WHAT NEEDS TO BE DONE
In the records below, find the line containing "Keep writing the" and the line containing "return (*out, 1.0)"; please repeat exactly the lines from one to the other, both included, and nothing more.

** BEGIN TASK DATA **

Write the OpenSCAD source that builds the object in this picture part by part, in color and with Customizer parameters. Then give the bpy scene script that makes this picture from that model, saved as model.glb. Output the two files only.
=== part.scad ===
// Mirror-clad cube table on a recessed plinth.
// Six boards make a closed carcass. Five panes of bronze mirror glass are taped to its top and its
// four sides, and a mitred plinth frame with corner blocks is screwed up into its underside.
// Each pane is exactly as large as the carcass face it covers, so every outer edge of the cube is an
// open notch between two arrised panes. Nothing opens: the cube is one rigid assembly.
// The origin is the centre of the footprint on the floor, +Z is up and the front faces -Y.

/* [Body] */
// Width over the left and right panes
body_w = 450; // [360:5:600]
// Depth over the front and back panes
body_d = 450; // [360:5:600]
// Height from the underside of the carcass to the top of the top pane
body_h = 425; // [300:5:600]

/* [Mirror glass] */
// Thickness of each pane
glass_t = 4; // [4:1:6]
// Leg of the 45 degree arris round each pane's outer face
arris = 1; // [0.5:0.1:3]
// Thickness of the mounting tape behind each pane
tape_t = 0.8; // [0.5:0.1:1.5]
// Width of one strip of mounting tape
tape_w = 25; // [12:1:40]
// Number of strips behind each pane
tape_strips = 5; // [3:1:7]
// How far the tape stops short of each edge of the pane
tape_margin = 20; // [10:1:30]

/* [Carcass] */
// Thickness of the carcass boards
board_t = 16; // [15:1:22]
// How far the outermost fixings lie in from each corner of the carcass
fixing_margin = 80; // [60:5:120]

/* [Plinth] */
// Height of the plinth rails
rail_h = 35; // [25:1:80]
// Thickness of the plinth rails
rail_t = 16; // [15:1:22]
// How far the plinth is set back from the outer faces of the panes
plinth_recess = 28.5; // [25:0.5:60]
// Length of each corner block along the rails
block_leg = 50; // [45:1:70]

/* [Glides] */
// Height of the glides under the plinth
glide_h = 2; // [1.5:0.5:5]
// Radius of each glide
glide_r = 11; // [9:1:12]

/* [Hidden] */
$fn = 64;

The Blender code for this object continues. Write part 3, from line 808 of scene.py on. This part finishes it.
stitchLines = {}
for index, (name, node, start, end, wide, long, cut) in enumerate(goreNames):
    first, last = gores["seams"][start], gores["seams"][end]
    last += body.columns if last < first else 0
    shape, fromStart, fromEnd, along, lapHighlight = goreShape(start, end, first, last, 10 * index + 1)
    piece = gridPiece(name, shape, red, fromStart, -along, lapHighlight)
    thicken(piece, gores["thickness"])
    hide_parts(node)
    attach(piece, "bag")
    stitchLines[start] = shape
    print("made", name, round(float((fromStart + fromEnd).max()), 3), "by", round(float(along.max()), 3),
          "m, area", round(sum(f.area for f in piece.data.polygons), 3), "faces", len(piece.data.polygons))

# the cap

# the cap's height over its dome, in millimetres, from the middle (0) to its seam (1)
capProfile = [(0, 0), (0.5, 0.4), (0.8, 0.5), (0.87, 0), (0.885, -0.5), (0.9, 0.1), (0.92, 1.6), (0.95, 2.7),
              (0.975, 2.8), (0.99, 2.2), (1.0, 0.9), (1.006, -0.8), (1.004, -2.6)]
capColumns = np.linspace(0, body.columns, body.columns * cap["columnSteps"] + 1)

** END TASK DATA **
** BEGIN TASK DATA **

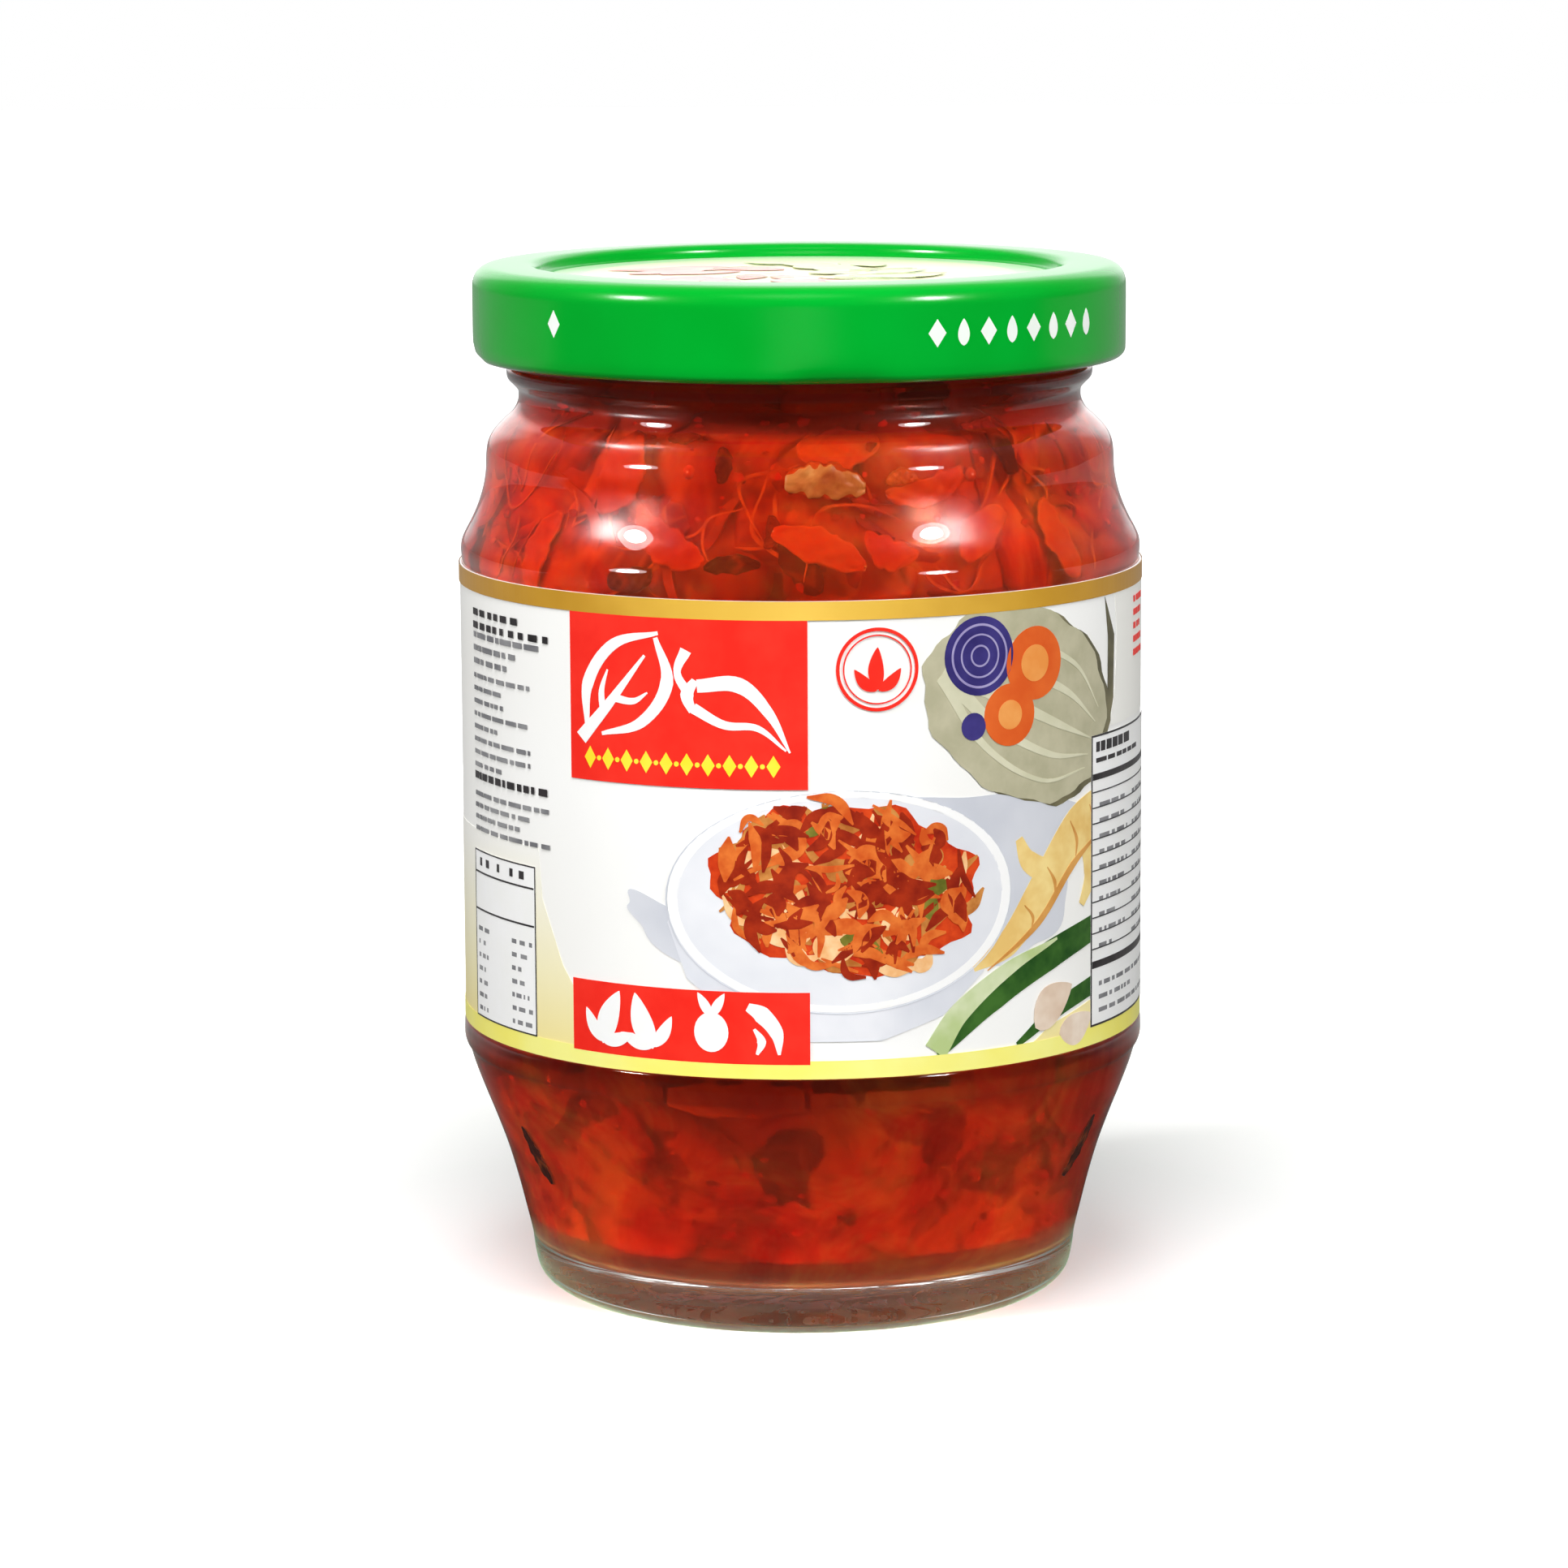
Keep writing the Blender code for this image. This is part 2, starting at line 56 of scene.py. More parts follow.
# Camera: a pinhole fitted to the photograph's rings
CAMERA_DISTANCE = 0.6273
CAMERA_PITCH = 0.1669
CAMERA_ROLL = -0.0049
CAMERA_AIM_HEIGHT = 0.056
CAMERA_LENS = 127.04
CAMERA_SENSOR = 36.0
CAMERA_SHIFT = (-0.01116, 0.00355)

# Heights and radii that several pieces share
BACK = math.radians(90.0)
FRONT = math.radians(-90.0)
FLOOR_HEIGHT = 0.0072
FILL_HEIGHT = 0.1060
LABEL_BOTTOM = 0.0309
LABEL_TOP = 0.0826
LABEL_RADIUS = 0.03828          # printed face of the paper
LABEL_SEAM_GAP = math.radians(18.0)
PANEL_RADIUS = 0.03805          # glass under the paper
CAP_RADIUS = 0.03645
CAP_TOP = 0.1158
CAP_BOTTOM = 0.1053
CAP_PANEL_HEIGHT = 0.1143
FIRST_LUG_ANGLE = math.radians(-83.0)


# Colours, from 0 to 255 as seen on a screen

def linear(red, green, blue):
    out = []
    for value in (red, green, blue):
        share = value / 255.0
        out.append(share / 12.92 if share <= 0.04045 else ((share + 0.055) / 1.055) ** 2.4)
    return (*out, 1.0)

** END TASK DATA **

TASK SOLUTION
Keep writing the Blender code for this image. This is part 2, starting at line 56 of scene.py. More parts follow.
# Camera: a pinhole fitted to the photograph's rings
CAMERA_DISTANCE = 0.6273
CAMERA_PITCH = 0.1669
CAMERA_ROLL = -0.0049
CAMERA_AIM_HEIGHT = 0.056
CAMERA_LENS = 127.04
CAMERA_SENSOR = 36.0
CAMERA_SHIFT = (-0.01116, 0.00355)

# Heights and radii that several pieces share
BACK = math.radians(90.0)
FRONT = math.radians(-90.0)
FLOOR_HEIGHT = 0.0072
FILL_HEIGHT = 0.1060
LABEL_BOTTOM = 0.0309
LABEL_TOP = 0.0826
LABEL_RADIUS = 0.03828          # printed face of the paper
LABEL_SEAM_GAP = math.radians(18.0)
PANEL_RADIUS = 0.03805          # glass under the paper
CAP_RADIUS = 0.03645
CAP_TOP = 0.1158
CAP_BOTTOM = 0.1053
CAP_PANEL_HEIGHT = 0.1143
FIRST_LUG_ANGLE = math.radians(-83.0)


# Colours, from 0 to 255 as seen on a screen

def linear(red, green, blue):
    out = []
    for value in (red, green, blue):
        share = value / 255.0
        out.append(share / 12.92 if share <= 0.04045 else ((share + 0.055) / 1.055) ** 2.4)
    return (*out, 1.0)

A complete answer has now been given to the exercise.